From Bettina Bien Greaves, ” Japan’s Gift to FDR,” Liberty, January, 2006:

If the President had delivered the speech he intended to give Congress on December 8 or 9, he would have been violating his pledge to the American people; he would have been sending U.S. boys to fight in a foreign war even though the United States had not been attacked; he would have been sending them to defend territory thousands of miles from our shores—the Isthmus of Kra and Singapore in Malay, and the Dutch East Indies in the Indian Ocean.

Germany’s declaration of war on the United States on December 11, and the blitz-warfare by the Japanese during the first few weeks, ensured that the American people would support the war. And so it happened that hundreds of thousands of Americans died thousands of miles from their homes, in a war the president had secretly pursued, while publicly promising to avoid.

The Japanese attack on Pearl Harbor made war inevitable. But the attack was not Roosevelt’s reason for going to war. It was his excuse.
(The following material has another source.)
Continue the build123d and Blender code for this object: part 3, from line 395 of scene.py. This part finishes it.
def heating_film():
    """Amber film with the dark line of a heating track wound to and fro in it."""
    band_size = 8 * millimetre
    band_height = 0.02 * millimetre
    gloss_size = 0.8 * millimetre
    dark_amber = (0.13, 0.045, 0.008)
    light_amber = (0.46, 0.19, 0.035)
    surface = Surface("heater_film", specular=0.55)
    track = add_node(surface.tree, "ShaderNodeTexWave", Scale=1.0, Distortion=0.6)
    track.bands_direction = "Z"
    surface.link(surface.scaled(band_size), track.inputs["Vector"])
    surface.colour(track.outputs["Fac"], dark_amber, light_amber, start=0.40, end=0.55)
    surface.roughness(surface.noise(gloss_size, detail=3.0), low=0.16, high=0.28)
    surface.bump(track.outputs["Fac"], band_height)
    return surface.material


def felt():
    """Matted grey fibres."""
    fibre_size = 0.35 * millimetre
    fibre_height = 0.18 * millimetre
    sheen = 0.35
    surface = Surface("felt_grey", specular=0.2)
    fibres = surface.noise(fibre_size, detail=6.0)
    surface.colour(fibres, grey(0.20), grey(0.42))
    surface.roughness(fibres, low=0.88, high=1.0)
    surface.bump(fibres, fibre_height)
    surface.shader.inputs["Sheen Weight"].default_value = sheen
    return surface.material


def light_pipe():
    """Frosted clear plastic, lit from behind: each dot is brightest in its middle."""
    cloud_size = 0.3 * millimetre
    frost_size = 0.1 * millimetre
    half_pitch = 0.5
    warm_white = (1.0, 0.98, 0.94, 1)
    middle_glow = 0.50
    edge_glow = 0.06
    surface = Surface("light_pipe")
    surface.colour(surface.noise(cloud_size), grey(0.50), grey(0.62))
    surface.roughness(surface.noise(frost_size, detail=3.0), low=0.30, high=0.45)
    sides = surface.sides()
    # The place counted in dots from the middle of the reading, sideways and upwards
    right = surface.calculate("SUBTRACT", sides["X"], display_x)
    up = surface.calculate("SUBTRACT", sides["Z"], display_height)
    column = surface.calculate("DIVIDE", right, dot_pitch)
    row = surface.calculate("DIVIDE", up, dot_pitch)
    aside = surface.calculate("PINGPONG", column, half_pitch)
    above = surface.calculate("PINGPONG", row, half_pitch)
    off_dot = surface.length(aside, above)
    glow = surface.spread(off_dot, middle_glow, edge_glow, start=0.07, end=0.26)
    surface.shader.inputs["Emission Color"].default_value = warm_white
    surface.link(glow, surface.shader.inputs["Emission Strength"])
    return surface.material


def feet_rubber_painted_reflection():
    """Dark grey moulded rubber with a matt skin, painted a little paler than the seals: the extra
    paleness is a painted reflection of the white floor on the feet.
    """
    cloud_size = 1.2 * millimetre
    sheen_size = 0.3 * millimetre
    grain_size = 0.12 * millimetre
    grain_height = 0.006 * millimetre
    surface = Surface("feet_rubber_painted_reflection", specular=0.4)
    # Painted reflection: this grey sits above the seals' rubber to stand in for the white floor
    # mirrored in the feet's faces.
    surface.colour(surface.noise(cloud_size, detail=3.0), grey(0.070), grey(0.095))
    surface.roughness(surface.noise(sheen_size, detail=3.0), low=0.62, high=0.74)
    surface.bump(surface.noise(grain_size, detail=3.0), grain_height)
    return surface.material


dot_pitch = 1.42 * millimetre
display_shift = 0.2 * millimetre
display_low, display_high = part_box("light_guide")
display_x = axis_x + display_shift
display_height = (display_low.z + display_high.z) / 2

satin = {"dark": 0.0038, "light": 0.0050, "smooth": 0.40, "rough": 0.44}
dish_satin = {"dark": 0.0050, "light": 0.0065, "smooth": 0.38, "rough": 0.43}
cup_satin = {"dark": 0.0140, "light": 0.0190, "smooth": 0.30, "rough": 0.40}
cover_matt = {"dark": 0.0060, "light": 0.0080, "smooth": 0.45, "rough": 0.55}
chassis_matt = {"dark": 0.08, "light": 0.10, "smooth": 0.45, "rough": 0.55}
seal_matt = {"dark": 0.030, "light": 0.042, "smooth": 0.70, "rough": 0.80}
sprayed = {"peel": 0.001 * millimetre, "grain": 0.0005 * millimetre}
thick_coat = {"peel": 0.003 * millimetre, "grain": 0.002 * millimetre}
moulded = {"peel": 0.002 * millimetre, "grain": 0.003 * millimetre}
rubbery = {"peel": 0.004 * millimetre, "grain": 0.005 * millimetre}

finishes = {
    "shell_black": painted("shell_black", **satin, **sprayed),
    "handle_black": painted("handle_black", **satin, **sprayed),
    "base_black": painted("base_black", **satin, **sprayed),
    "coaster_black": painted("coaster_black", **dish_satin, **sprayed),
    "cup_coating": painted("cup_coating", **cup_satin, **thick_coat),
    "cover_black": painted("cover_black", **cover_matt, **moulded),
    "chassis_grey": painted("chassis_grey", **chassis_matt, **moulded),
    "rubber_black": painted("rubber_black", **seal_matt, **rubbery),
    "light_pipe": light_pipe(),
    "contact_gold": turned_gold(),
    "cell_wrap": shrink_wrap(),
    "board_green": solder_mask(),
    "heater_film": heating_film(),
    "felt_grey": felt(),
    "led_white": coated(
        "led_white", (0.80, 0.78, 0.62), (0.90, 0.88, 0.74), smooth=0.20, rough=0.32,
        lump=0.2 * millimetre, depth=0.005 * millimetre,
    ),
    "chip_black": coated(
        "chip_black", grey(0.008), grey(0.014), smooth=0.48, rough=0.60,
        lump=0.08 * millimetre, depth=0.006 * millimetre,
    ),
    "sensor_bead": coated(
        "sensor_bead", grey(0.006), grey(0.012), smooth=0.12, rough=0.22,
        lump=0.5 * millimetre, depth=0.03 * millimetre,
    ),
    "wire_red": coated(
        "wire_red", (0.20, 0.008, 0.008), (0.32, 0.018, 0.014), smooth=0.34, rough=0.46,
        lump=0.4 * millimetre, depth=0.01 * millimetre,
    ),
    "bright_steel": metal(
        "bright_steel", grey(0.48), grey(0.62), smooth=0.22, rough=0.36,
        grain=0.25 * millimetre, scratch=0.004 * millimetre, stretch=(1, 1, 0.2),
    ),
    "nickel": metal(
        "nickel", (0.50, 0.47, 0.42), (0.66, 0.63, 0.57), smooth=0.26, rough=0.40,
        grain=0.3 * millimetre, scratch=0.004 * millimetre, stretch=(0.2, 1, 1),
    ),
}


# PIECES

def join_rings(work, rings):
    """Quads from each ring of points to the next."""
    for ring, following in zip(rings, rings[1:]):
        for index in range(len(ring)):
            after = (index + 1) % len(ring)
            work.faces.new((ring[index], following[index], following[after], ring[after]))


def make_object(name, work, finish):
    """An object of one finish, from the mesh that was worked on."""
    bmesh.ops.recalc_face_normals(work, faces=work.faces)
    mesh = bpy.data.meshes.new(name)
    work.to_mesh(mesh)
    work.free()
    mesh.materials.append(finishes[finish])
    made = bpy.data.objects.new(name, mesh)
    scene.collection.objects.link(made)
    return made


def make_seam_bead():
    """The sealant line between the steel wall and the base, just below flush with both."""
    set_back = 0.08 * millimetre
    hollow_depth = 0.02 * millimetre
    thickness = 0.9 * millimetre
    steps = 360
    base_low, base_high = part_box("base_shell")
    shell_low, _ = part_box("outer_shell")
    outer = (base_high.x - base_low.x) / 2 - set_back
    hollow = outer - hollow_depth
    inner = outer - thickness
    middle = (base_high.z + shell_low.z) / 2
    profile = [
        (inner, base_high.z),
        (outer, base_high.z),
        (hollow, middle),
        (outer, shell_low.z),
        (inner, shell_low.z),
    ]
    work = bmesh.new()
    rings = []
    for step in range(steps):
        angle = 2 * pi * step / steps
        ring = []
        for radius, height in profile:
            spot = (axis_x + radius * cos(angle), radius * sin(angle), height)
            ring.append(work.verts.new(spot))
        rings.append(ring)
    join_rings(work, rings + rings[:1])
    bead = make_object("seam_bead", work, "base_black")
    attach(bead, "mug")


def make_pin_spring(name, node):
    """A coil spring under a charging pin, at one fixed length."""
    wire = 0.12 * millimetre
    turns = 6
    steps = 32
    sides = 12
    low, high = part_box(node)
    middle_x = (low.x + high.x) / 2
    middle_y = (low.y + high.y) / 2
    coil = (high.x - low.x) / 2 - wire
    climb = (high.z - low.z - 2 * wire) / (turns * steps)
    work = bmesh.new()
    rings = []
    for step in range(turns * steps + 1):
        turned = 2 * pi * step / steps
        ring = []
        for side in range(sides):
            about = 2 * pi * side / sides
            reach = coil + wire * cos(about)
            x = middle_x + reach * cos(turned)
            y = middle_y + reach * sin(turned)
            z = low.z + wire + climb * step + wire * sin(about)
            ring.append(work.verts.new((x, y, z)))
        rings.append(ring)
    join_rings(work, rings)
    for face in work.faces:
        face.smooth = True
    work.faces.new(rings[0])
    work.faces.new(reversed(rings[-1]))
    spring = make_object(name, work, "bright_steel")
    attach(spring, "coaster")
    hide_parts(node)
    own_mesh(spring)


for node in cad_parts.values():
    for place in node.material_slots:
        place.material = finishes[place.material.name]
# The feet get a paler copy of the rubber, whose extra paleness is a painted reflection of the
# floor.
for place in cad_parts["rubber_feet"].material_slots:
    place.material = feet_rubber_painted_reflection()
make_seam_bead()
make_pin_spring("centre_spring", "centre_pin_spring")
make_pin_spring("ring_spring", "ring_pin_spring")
President Roosevelt’s mendacity is conceded by even his most ardent admirers, whom are legion, especially among academics and historians. A fact-based reexamination of Roosevelt hagiography is long overdue, with his lying and covert maneuvering of the U.S. into World War II filling the middle chapters. They would be between the chapters on how the New Deal prolonged the Great Depression and how we handed Eastern Europe to “Uncle Joe” while his spies occupied important posts in our government and stole our atomic secrets. Unfortunately, much of the original record is still classified or otherwise locked away, but perhaps our grandchildren will finally learn the truth. Don’t expect the historians who have anointed him our “greatest” president to do much digging.